I first began by pulling in the topography of the Grand Teton from U.S. Geological Survey data into my 3D design application Rhinocerous 3D + Grasshopper. I began shrinking, shaping, and morphing the topology into my vision using a process called 'parametric design'. Parametric design is a way of creating 3D works by defining relations between objects instead of creating individual objects and mutating them. If this sounds interesting, I highly recommend the book 'Algorithms-Aided Design' by Arturo Tedeschi and Stefano Andreani. It is a fascinating way to draw and matches my internal thought process very well.
The first iteration of this process output 'Petit Grand v.1', also available in the store. That design was meant for me to begin to learn casting and so is a bit more basic. With Petit Grand v.10, I knew I wanted to keep it purely digital so was able to push the design a bit further towards my vision.
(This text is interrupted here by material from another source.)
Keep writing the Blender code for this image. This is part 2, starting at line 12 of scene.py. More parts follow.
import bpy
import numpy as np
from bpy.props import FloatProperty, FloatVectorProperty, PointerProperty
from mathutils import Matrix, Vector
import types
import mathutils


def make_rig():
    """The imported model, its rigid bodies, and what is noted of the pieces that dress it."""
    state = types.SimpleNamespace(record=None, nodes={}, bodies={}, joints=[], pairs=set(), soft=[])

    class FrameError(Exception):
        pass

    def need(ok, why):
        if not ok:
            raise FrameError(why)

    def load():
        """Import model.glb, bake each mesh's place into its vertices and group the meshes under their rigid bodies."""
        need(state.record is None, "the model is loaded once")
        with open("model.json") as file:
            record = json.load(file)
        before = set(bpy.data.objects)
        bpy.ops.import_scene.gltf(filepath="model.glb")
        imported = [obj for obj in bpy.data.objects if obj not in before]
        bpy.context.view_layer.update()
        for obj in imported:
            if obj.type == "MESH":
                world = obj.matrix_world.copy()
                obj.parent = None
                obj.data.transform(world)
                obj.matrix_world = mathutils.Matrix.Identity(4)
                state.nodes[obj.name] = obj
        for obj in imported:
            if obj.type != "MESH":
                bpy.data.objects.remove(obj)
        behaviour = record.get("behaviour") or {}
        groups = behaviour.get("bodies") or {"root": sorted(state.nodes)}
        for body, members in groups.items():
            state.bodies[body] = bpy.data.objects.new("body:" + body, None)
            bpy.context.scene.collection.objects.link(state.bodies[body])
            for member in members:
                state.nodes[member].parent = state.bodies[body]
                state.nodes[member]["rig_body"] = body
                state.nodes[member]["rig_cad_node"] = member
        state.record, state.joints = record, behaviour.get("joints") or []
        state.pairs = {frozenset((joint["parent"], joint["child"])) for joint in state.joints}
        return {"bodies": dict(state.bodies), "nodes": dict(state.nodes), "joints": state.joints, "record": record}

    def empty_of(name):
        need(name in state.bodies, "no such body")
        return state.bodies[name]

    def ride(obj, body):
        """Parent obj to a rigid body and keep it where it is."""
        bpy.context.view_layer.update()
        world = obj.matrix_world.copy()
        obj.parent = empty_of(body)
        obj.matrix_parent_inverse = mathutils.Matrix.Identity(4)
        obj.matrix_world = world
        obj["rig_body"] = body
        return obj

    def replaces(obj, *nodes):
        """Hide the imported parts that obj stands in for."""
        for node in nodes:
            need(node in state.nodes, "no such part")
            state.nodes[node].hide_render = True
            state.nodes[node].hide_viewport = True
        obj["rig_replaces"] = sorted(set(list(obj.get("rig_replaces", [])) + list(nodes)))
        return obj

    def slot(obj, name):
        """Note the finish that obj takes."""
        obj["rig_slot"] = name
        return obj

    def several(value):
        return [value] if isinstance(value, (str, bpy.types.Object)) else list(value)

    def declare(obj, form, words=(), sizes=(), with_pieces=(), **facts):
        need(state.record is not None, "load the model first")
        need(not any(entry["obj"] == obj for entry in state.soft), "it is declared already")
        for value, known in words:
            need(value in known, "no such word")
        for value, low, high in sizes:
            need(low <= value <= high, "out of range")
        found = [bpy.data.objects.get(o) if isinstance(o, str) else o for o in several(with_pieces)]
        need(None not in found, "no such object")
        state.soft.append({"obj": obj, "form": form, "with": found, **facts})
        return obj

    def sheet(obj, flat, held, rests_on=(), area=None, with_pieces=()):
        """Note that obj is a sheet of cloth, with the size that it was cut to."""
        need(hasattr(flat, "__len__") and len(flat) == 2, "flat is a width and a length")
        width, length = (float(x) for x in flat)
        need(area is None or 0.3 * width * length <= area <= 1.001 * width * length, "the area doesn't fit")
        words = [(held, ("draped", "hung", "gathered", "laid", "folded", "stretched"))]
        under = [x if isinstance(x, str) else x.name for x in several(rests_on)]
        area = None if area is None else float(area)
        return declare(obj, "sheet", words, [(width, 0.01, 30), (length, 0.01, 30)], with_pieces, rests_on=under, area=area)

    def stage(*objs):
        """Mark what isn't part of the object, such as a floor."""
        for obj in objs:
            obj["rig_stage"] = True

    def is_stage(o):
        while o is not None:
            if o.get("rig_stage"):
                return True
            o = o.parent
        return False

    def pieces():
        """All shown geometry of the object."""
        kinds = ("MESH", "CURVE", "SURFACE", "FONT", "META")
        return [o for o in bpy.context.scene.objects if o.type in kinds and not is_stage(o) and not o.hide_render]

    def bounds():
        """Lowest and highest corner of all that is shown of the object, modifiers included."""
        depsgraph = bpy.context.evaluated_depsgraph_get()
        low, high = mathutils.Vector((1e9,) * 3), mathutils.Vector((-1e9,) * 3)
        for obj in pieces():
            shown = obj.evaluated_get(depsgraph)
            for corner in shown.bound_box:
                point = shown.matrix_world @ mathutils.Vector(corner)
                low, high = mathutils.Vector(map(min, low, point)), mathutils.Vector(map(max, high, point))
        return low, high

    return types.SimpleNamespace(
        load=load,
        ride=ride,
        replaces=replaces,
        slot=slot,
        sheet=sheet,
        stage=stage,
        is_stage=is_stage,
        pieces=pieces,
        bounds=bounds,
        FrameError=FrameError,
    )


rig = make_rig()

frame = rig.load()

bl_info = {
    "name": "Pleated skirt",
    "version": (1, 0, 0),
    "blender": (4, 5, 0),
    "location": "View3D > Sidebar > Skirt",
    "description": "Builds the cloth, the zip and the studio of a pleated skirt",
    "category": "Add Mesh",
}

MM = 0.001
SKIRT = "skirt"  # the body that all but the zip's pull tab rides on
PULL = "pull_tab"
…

Once I had a design and the parameters to define it that I was happy with, I turned to a generative process to refine the shape and properties of the sculpture even further. Using Grasshopper, some specialized Open Source tooling, and my design I was able to iterate over thousands of options within my parameters, charting them on a graph based on my specification.
This led to a rough form that I was beginning to get very happy with and from there, I refined the model even further, changing various dimensions, insets, and other measurements of the sculpture to aid in the fabrication and assembly. One part of this refinement that I really enjoyed was figuring out how to light the sculpture.
In order to determine the behavior of the light and a close approximation to the behavior of the light coming out of the sculpture, I used a digital rendering tool within Rhino called VRay. This allowed me to accurately model the sculpture, including the dichroic panels to get a real feel for what the sculpture would behave like prior to building it. I will detail this process more in an upcoming blog post.
With the design complete, I set to fabrication. Each print takes approximately 24 hours to run, and even the purely digital ones require at least some cleanup in order to look pretty. While the print is running, I veneer the wood for the box, laminate the acrylic with the dichroic coating, fabricate the lighting system, cut the box, cut the dichroic panels for the box, cut the dichroic panels for the mountain, and then assemble the box.
Once the sculpture is complete from the 3D printer, I use a grinder to clean up the edges and fit the panels. If I am going to hand-work it and apply a patina, the sanding and finishing work continues until the outside is smooth and the metal within the filament exposed. At that point, I can begin to apply an oxidation agent and develop the patina over the next few days.
When the patina is rich and to my liking, the sculpture is finished with a wax coating, the panels are fit, inserted, and secured into place and the entire sculpture is placed on the lightbox for burn-in. I ensure to run each sculpture for at least a 24-hour period to ensure proper heat dissipation and light functionality.
Well, I hope that was interesting and gives you an overview of the process I used to create these pieces!